"""
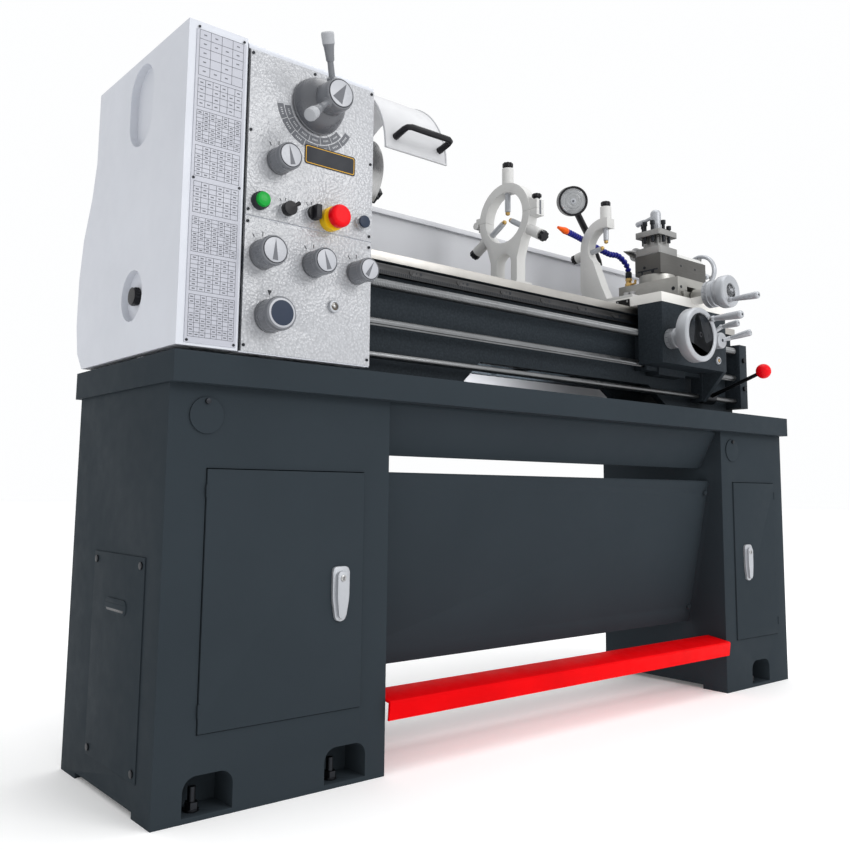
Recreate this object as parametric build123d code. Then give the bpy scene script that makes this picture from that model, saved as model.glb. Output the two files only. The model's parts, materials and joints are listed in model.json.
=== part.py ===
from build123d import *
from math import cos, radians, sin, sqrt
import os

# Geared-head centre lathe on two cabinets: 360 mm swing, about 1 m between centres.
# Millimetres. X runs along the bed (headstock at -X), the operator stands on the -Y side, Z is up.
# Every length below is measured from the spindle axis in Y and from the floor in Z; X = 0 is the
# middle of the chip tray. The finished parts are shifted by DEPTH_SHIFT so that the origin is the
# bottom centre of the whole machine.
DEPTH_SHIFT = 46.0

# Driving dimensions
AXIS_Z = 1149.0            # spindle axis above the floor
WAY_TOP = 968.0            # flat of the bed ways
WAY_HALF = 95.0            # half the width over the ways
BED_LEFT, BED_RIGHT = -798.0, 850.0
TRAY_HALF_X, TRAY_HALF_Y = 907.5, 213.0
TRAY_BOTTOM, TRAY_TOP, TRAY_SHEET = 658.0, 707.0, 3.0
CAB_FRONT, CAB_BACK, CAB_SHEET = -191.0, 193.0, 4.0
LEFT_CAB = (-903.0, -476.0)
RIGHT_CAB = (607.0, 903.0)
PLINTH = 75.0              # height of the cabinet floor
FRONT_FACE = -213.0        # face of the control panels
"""
Your objective:
Copy out each line exactly as written.

Full response:
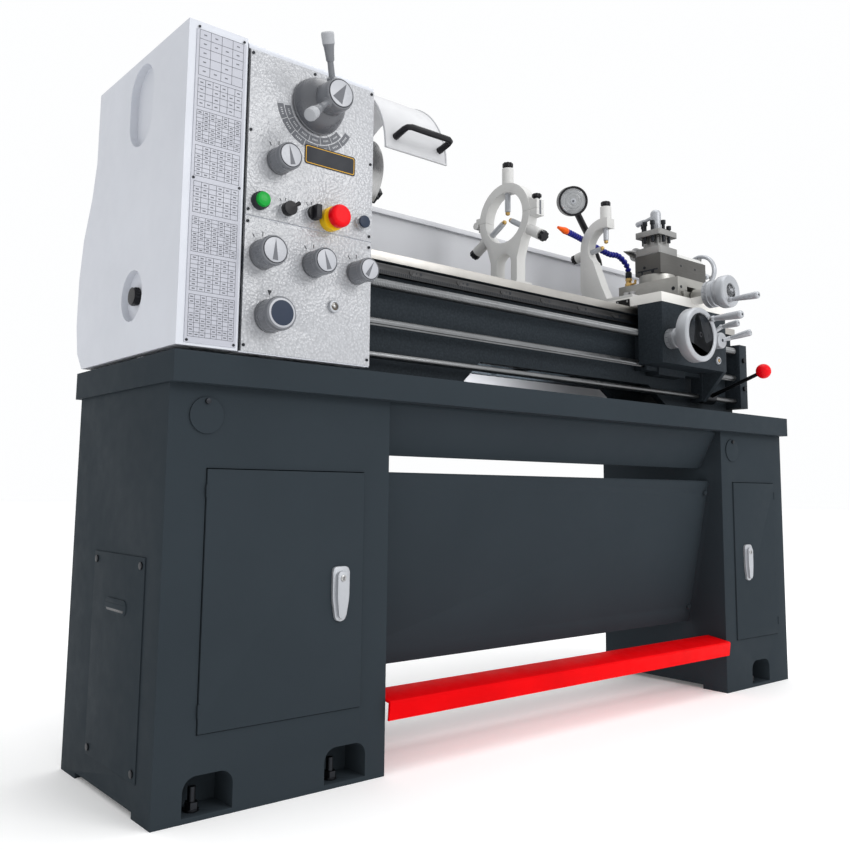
Recreate this object as parametric build123d code. Then give the bpy scene script that makes this picture from that model, saved as model.glb. Output the two files only. The model's parts, materials and joints are listed in model.json.
=== part.py ===
from build123d import *
from math import cos, radians, sin, sqrt
import os

# Geared-head centre lathe on two cabinets: 360 mm swing, about 1 m between centres.
# Millimetres. X runs along the bed (headstock at -X), the operator stands on the -Y side, Z is up.
# Every length below is measured from the spindle axis in Y and from the floor in Z; X = 0 is the
# middle of the chip tray. The finished parts are shifted by DEPTH_SHIFT so that the origin is the
# bottom centre of the whole machine.
DEPTH_SHIFT = 46.0

# Driving dimensions
AXIS_Z = 1149.0            # spindle axis above the floor
WAY_TOP = 968.0            # flat of the bed ways
WAY_HALF = 95.0            # half the width over the ways
BED_LEFT, BED_RIGHT = -798.0, 850.0
TRAY_HALF_X, TRAY_HALF_Y = 907.5, 213.0
TRAY_BOTTOM, TRAY_TOP, TRAY_SHEET = 658.0, 707.0, 3.0
CAB_FRONT, CAB_BACK, CAB_SHEET = -191.0, 193.0, 4.0
LEFT_CAB = (-903.0, -476.0)
RIGHT_CAB = (607.0, 903.0)
PLINTH = 75.0              # height of the cabinet floor
FRONT_FACE = -213.0        # face of the control panels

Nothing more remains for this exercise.